World leaders pay tribute to Lee
SINGAPORE—The United States and China on Monday led global acclaim for Lee Kuan Yew, the Singaporean statesman whose shrewd and sometimes caustic views on world affairs were much sought by his fellow leaders.
But as tributes poured in for the former prime minister, foreign rights campaigners said it was now time for Singapore to relax his authoritarian legacy.
Lee is widely credited with transforming Singapore from a sleepy British imperial outpost into one of the world’s wealthiest societies as leader from 1959 to 1990.
“He was a true giant of history who will be remembered for generations to come as the father of modern Singapore and as one of the great strategists of Asian affairs,” US President Barack Obama said.
Lee’s views “were hugely important in helping me formulate our policy of rebalancing to the Asia-Pacific,” Obama said.
China’s foreign ministry spokesperson, Hong Lei, said Lee was the “creator and founder” of ties between the city-state, which is ethnically majority Chinese, and the world’s most populous country.
Hong lauded him for making “historic contributions” to the relationship, adding: “He was also a strategist with both Eastern values and international perspective.”
In the years after Britain’s withdrawal from outposts around the world, Lee created modern Singapore out of a stormy political union with Malaysia. Their ties remained turbulent down the years.
But in mourning Lee, Malaysian Prime Minister Najib Razak lauded his “determination in developing Singapore from a new nation to the modern and dynamic city we see today.”
“His legacy is assured,” he said.
British Prime Minister David Cameron noted that Lee was “sometimes a critical” friend of Britain but stressed his “place in history is assured, as a leader and as one of the modern world’s foremost statesmen.”
‘Lion among leaders’
Japanese Prime Minister Shinzo Abe called Lee “a great Asian leader who laid the foundation for the prosperity of Singapore today.”
India’s reformist Prime Minister Narendra Modi also reflected on Lee’s legacy, tweeting: “A farsighted statesman [and] a lion among leaders, Mr. Lee Kuan Yew’s life teaches valuable lessons to everyone.”
One lesson that Lee sought to impart was delivered in a sharp-tongued warning in 1980, when he said that Australians risked becoming “the poor white trash of Asia” unless they opened up their economy.

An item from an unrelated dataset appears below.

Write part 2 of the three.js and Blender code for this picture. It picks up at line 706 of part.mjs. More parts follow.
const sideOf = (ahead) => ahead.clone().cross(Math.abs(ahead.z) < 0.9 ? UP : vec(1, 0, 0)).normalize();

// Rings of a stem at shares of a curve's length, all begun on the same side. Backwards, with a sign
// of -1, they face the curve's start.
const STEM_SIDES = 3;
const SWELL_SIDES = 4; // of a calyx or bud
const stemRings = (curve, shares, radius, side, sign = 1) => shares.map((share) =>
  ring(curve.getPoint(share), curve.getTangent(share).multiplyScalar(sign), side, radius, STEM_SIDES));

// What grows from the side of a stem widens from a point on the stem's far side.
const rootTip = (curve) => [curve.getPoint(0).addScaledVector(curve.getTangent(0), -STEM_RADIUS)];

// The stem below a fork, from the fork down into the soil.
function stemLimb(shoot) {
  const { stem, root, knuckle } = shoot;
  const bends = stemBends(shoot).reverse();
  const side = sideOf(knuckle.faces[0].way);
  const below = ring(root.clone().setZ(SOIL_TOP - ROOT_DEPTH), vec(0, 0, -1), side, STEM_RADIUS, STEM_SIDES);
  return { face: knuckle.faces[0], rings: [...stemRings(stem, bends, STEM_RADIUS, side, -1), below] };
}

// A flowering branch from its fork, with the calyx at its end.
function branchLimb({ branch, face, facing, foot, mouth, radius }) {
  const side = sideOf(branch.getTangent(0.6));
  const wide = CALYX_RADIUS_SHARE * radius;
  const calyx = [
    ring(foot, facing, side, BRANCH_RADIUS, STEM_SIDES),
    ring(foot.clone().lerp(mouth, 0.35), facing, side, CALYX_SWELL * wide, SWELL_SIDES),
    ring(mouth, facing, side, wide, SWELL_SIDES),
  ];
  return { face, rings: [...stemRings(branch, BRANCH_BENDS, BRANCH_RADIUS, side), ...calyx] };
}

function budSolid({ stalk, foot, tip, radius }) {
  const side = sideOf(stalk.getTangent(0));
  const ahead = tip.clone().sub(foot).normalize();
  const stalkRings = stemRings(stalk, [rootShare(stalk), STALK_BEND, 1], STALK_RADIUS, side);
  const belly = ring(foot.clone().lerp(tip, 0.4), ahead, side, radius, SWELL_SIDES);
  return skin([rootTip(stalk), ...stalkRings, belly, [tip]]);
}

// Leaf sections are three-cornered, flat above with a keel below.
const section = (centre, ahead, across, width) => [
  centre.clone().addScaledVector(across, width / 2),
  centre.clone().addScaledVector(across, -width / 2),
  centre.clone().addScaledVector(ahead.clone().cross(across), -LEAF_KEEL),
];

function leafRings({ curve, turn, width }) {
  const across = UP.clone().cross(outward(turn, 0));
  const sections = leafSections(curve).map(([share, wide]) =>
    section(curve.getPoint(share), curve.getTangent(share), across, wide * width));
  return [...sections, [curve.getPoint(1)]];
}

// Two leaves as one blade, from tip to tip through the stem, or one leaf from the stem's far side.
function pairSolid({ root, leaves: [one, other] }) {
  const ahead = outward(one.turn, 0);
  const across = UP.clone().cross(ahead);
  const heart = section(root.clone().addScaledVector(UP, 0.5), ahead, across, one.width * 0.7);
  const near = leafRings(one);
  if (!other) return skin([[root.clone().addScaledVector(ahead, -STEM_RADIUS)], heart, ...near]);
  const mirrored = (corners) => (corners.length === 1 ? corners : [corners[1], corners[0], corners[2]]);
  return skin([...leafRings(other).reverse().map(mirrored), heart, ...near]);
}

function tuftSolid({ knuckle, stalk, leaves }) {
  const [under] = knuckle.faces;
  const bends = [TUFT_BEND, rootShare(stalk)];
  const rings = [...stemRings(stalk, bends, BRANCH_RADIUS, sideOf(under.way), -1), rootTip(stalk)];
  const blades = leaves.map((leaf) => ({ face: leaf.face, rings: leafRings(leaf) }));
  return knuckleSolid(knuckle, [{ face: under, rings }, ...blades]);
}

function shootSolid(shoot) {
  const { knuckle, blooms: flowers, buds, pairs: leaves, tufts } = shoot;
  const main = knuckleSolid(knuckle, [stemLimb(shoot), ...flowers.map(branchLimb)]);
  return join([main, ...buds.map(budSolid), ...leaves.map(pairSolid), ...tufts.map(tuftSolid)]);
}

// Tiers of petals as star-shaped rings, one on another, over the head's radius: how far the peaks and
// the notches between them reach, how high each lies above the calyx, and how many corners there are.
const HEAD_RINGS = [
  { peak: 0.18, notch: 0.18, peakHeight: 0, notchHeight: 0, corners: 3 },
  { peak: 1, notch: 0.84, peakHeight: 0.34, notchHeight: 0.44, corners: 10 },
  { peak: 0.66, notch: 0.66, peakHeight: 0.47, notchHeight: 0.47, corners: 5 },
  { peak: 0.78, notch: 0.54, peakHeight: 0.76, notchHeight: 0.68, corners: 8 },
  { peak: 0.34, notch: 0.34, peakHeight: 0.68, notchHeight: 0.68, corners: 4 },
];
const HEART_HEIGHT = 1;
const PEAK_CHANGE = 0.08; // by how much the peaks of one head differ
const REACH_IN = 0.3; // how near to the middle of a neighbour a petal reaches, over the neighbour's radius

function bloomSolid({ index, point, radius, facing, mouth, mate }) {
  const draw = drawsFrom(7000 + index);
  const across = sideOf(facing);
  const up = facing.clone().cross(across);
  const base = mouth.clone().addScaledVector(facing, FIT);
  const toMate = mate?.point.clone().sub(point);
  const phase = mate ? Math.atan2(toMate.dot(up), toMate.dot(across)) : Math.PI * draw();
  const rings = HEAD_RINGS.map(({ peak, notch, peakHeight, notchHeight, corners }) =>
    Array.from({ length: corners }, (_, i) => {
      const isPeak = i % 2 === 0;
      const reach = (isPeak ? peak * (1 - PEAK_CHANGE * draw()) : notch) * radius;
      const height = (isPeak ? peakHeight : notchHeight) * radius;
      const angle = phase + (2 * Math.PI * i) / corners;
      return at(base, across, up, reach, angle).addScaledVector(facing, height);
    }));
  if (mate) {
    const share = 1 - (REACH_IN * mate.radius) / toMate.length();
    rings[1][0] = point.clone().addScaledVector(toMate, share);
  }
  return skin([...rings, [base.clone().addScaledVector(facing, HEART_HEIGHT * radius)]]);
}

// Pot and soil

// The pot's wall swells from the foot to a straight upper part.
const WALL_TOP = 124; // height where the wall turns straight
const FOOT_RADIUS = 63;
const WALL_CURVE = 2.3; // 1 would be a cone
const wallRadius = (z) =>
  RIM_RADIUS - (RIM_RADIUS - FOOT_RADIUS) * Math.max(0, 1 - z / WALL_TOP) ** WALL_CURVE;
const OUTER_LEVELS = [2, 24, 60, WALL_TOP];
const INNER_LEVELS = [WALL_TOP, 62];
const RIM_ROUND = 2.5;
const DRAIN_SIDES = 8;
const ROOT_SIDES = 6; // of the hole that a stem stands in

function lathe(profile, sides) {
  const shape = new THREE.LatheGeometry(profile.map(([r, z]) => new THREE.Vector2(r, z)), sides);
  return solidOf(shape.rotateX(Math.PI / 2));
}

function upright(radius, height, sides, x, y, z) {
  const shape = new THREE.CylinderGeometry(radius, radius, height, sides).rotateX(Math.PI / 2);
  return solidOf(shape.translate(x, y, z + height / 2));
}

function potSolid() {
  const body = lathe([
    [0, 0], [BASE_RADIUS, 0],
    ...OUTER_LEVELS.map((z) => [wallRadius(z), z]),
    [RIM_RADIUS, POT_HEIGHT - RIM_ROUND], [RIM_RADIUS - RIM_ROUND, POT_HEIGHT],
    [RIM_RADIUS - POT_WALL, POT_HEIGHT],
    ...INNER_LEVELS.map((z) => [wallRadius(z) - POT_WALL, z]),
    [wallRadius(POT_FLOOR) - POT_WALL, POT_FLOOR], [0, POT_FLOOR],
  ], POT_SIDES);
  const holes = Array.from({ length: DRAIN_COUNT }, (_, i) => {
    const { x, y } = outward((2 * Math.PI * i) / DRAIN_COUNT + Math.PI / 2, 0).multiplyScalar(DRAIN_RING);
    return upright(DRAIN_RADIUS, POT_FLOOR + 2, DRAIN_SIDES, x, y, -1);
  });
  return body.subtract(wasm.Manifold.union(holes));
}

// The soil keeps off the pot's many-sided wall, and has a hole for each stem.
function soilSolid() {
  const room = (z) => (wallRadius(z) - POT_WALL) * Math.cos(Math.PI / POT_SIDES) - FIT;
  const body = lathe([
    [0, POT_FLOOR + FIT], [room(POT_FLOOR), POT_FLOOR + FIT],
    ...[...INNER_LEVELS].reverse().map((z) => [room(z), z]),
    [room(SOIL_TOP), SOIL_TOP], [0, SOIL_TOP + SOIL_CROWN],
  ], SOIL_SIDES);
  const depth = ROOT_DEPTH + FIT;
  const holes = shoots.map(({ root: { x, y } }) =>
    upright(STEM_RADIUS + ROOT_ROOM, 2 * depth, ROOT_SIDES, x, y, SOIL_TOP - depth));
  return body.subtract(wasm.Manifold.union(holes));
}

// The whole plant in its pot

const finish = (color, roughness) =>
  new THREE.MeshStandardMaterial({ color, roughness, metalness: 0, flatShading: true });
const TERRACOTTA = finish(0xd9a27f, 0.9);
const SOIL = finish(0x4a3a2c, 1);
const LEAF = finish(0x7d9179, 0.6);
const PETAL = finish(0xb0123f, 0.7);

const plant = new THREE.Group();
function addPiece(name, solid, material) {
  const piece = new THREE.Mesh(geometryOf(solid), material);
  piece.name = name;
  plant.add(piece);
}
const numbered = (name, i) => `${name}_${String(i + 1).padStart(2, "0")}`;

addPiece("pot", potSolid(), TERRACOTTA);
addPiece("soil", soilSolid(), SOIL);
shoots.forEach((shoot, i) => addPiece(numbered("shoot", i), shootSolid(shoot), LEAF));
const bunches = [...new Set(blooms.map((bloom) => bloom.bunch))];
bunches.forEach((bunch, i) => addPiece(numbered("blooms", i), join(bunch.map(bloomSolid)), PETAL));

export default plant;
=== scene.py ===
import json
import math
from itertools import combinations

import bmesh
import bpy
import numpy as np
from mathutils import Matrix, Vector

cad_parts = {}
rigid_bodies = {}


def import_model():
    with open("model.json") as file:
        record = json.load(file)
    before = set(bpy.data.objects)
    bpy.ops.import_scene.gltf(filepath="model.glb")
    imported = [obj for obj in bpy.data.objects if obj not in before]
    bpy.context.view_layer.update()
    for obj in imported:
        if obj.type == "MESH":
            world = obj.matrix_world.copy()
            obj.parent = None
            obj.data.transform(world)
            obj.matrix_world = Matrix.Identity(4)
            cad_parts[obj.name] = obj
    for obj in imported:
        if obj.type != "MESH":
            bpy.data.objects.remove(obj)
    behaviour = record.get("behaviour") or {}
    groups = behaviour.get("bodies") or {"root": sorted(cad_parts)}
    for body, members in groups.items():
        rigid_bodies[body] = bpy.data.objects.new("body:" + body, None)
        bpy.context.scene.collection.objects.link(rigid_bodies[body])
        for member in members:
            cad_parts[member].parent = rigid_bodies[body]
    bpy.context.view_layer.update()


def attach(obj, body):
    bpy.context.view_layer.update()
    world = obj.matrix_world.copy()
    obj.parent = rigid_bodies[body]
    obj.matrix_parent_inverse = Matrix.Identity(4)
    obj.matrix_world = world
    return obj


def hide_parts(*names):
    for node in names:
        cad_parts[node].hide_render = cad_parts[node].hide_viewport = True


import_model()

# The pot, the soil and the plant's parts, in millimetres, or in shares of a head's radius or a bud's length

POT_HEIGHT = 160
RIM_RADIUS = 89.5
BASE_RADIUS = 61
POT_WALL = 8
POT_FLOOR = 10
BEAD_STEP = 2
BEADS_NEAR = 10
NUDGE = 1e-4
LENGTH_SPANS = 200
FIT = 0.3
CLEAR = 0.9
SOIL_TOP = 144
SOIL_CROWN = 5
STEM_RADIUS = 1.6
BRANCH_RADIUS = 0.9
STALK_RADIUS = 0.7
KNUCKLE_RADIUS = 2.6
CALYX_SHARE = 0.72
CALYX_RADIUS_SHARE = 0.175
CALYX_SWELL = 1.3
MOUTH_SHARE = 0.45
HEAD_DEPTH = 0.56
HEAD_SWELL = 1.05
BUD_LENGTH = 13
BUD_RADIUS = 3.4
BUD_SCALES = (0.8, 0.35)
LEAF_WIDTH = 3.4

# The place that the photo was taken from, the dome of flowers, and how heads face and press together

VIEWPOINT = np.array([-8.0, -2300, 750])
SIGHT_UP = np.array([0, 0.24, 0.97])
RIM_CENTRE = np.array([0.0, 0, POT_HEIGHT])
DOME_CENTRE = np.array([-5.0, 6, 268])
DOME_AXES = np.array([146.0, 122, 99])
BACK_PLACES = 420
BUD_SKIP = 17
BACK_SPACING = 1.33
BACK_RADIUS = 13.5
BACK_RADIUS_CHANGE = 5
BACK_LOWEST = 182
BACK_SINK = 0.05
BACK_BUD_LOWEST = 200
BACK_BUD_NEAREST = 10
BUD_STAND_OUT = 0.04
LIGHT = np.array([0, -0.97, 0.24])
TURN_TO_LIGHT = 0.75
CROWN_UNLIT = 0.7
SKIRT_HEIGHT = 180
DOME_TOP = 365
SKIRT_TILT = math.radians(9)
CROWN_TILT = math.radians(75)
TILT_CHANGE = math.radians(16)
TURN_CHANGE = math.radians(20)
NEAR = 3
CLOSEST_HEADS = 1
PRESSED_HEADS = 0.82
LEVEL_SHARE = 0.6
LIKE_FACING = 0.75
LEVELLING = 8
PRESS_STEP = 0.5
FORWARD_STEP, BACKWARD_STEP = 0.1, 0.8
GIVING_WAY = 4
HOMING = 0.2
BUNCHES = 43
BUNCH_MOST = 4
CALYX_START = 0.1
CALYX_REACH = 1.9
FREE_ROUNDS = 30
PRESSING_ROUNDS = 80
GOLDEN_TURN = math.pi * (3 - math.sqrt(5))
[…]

“Our region owes much to Lee Kuan Yew,” Australian Prime Minister Tony Abbott said, adding that “today we mourn the passing of a giant of our region.”
United Nations Secretary General Ban Ki-moon called Lee a “legendary figure in Asia.”
Rights groups, however, said Lee’s death should open the door to greater political freedom in Singapore, where opposition leaders have been jailed, or driven to self-imposed exile or financial ruin as a result of costly libel suits.